Selon Blanquer, Pierre Bourdieu a enfermé les élèves des quartiers populaires en statut de victimes, les persuadant qu’ils ne peuvent réussir. Comment Blanquer explique-t-il encore une fois, que les difficultés de l’accès à « l’école à la maison » viennent des familles les plus précaires ? En réalité, Blanquer est lui même le premier artisan de la casse de l’Education nationale qui favorise l’école à deux vitesses.

Il est aussi un ministre d’un gouvernement libéral qui ne cherche que la rentabilité au service du patronat. C’est bien pour cela qu’il martèle sans cesse que les enseignants doivent produire des cours, des supports et continuer à évaluer. Mais les enseignants ont conscience que la pédagogie ce n’est pas produire en quantité. L’émancipation de tous et toutes devrait être le cœur du travail d’enseignant.

La période ouvre des questionnements, avec le confinement, les inégalités inhérentes de la société entière éclatent au grand jour. Pour les enseignants comme pour les élèves et l’ensemble de la société, la situation de crise que nous traversons force à penser quelle école nous voulons et dans quelle société nous la voulons !

Les personnels soignants le disent : si aujourd’hui ils sont en première ligne dans les hôpitaux pour soigner les malades, alors qu’ils manquent de tout après les politiques d’austérité, demain, ils reprendront la grève pour un service public de qualité.

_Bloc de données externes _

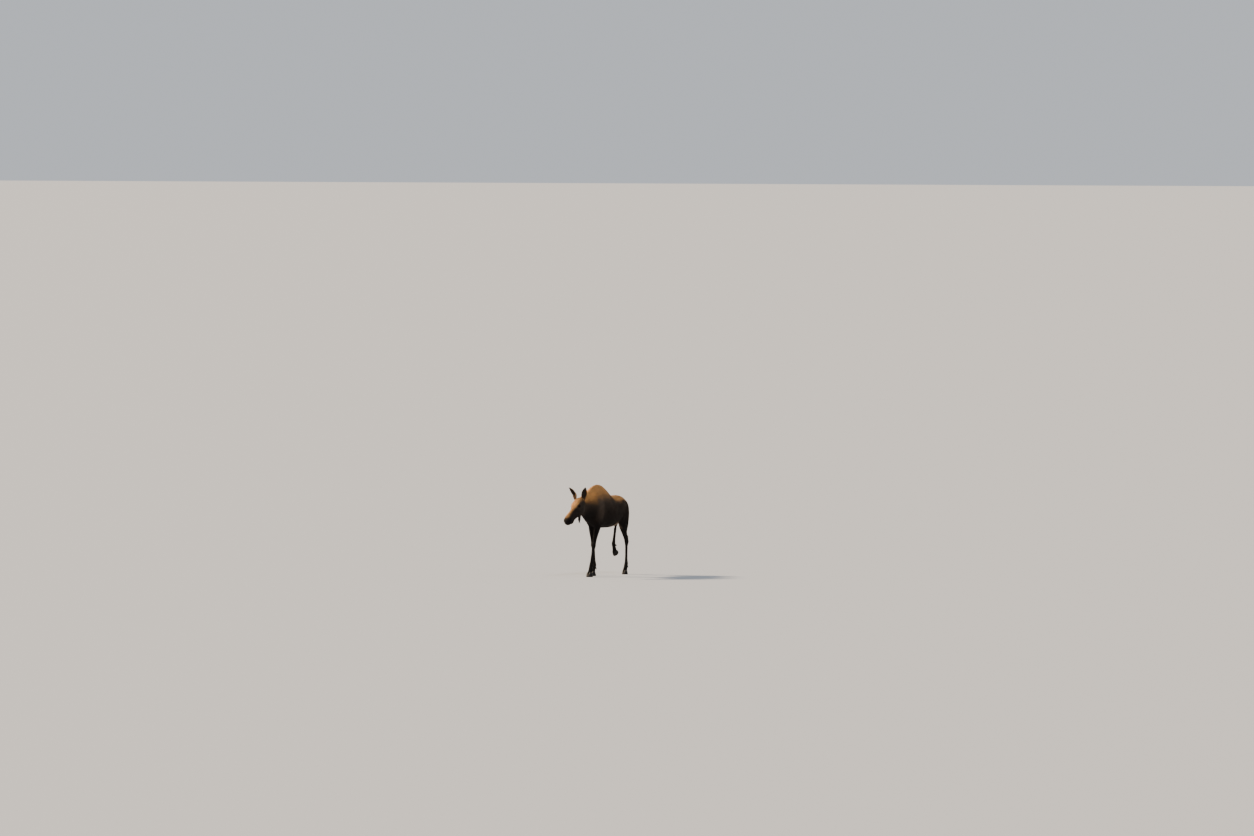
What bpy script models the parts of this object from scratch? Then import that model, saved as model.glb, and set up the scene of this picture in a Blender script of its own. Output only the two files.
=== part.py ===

Si aujourd’hui, la situation accentue les inégalités entre les élèves, elle ne freine pas Blanquer dans ses mesures de dégradation des conditions de travail et d’études, voire elle lui permet d’en avancer certaines. Alors aujourd’hui nous les profs nous restons chez nous, tentant vainement de continuer à maintenir quelques apprentissages à distance mais pour tous ces élèves au bord de la route, pour tous ceux qui n’aimaient déjà pas l’école et qui avaient déjà le sentiment de ne pas s’en sortir et qui sont désormais démunis face à cette « continuité pédagogique » made in Blanquer, pour eux il est certain que demain nous devrons exiger, nous aussi, un service public de qualité, une éducation publique épanouissante pour toutes et tous.